Adversarial objects - how an algorithm developed by machine learning sees something is not always obvious. A whole field of research exists to confuse them, leading to STOP signs that look like 45 mph signs , or a 3D model of a terrapin that a computer sees as a rifle.
Machine learning in cancer detection still faces challenges: tissue slides are rarely prepared consistently between hospitals which can have unpredictable effects on computer algorithms, and even ensuring the AI is able to work out which part of the slide it should be looking at is not trivial. Nonetheless, if we resolve these challenges, it’s a technology that can literally save lives by increasing patient survival through better diagnosis in the coming years.
Getting AI from academia and into the clinic will be incremental, not a revolution.
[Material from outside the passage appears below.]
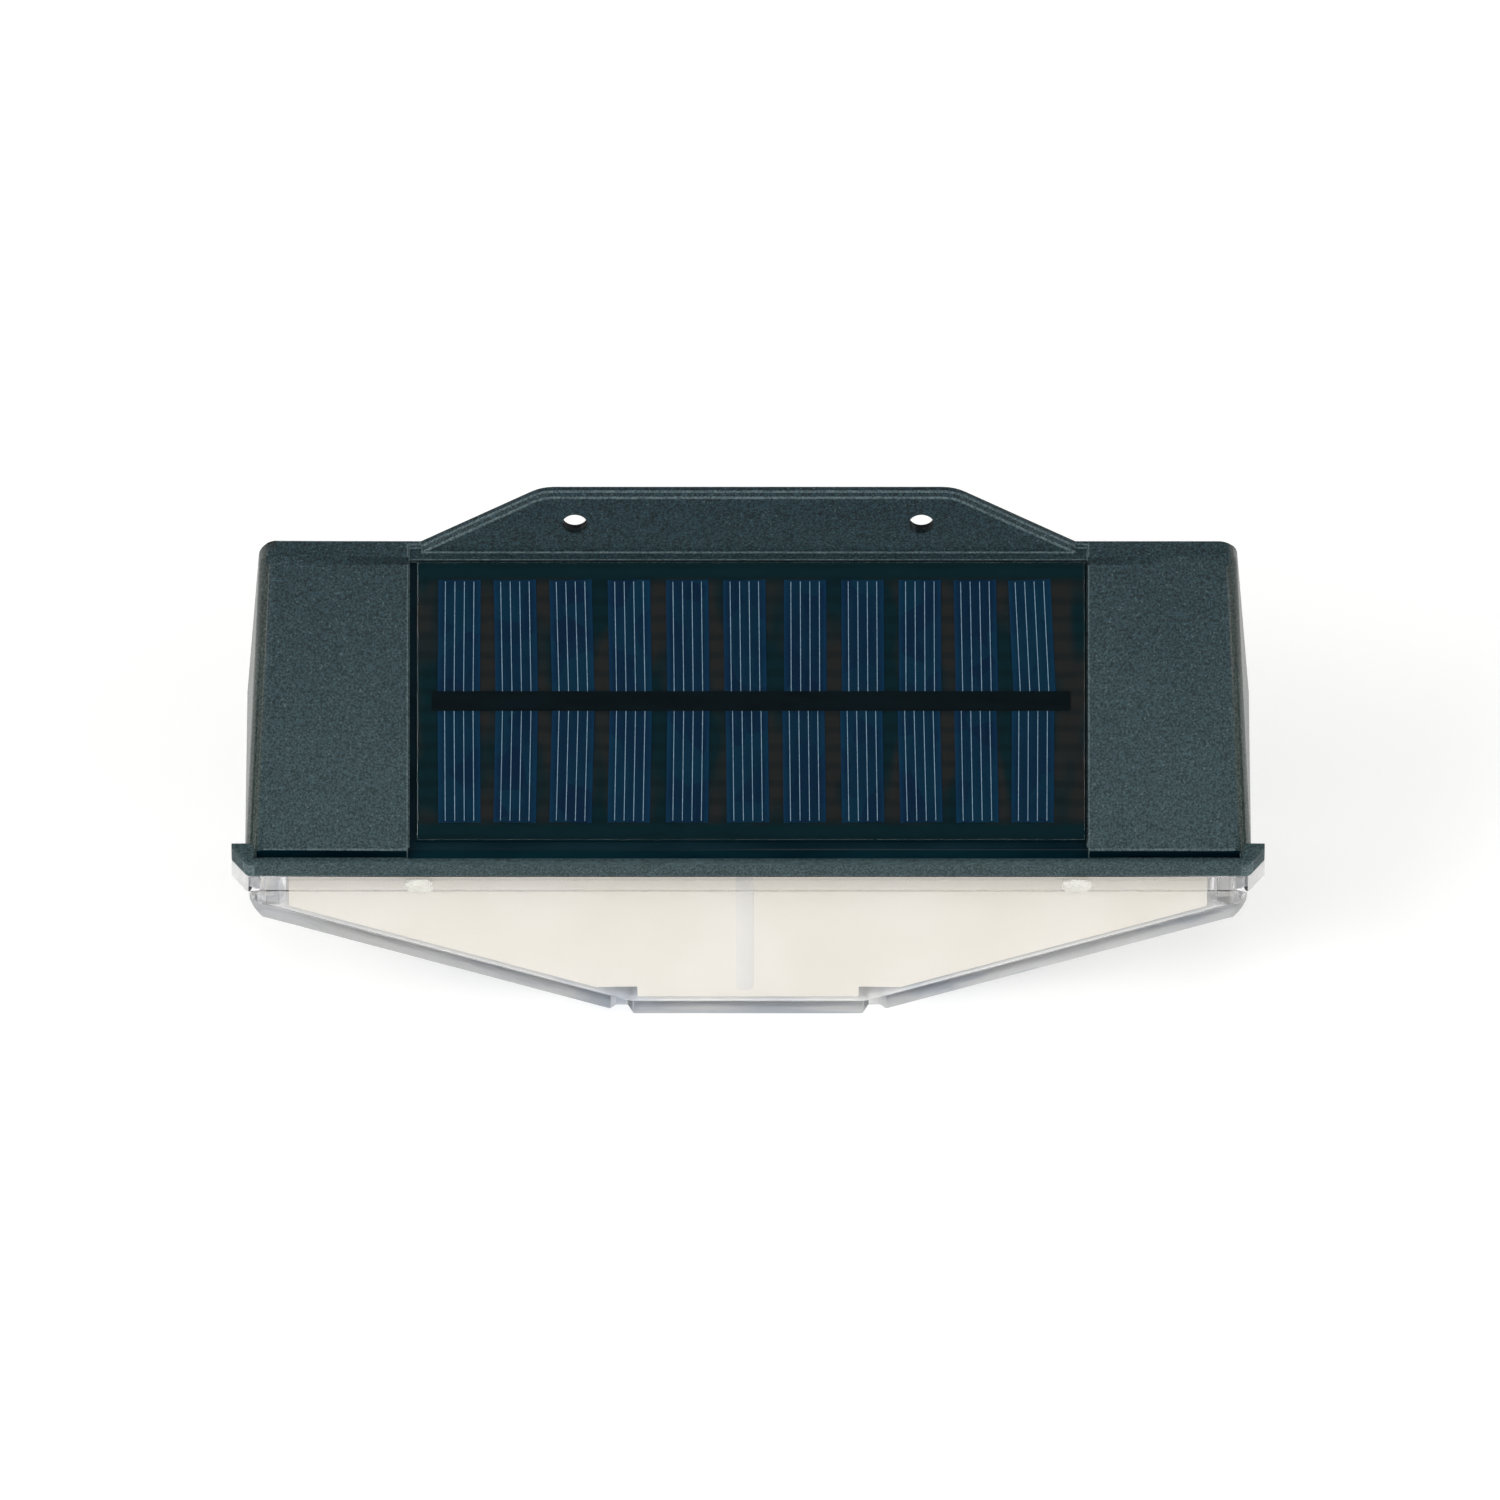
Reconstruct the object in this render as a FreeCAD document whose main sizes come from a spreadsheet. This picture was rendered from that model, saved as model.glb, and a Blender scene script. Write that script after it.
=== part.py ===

A starting point would be running the technology alongside trained pathologists, but also in training those who use the output to understand the statistics behind the results. That computer saying ‘No’ is not enough, and most of all we need to ensure that the training sets are diverse enough to ensure this is real progress for everyone.
Are clinicians looking forward to the future of AI in medicine? Sanjeev was clear: “there will be an ongoing role for machine learning, but not limited to imaging of clinical pathology. Radiological imaging in cancer, particularly in the area of early detection, lends itself to machine learning and has given birth to the idea of Radiomics”. That said, “there is no replacing the skilled clinician in assessing complex and often nuanced phenomena. Every patient is different!”
Like Sanjeev, few expect to make a system that can replace a skilled pathologist in the short term. The real value is in working alongside the skills we already have and making those skills go further, obtaining more accurate outcomes, and saving lives.